I will say though, one thing that made me scratch my head in the game was the enemies know who your character is, chanting “DIE MMMAAASSSONN!” as you enter their firing sights. I wondered, if they know who you are, why not just get you in your house off duty? One of the news reports talks about how the gang does burn your house down, but THANKFULLY, you were at a T-Zero safe house. The epilogue level also has you scrambling for anything to defend yourself when you’re attacked at your new home. I appreciated these little touches in a game with not that interesting of a story.
Rocksteady did a good job of slowly introducing things within the game to keep the rather short story campaign fresh, but a sense of repetition also slowly crawls starts to take over when you realize that each of the levels are the same goals just put together differently. You arrive on scene, shoot some thugs, take out a gang leader and then engage in a stand-off hostage situation. The mechanics are solid enough to hold up through the campaign, but fatigue may stop you from collecting all the medals, which they clearly want you to do.

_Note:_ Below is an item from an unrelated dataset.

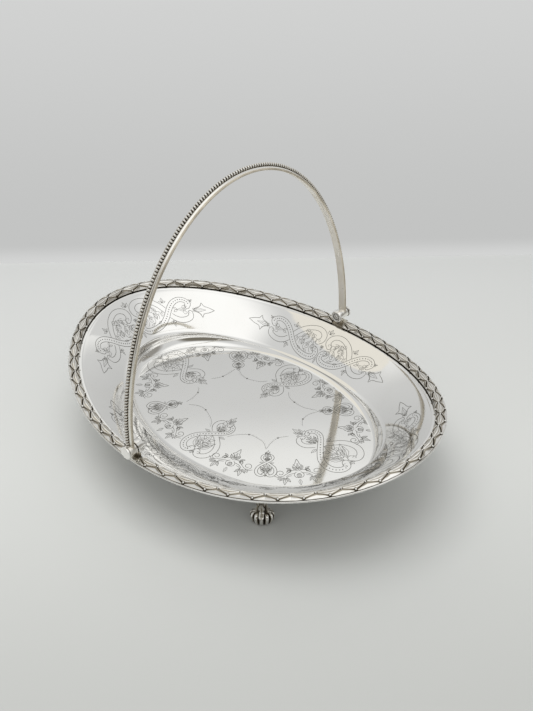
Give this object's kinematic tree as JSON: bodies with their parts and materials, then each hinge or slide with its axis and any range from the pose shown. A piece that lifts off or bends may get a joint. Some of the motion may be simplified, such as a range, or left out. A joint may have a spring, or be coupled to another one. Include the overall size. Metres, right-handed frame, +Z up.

I’ll touch briefly on multi-player, in that I didn’t play it. This was an online game on the PS2 back in 2006, but in 2013 the serves for this game are obviously shut down.
Anyone who’s ever been curious to find out what Rocksteady did prior to popularizing The Bat in the interactive space, or even understanding why people had their trepidations over Batman: Arkham Asylum while it was still gestating, I’d check out UC:RR. If anything, there’s not a lot of police theme shooters on the market for consoles, and is backed by great gunplay and some interesting ideas in a rather compact campaign.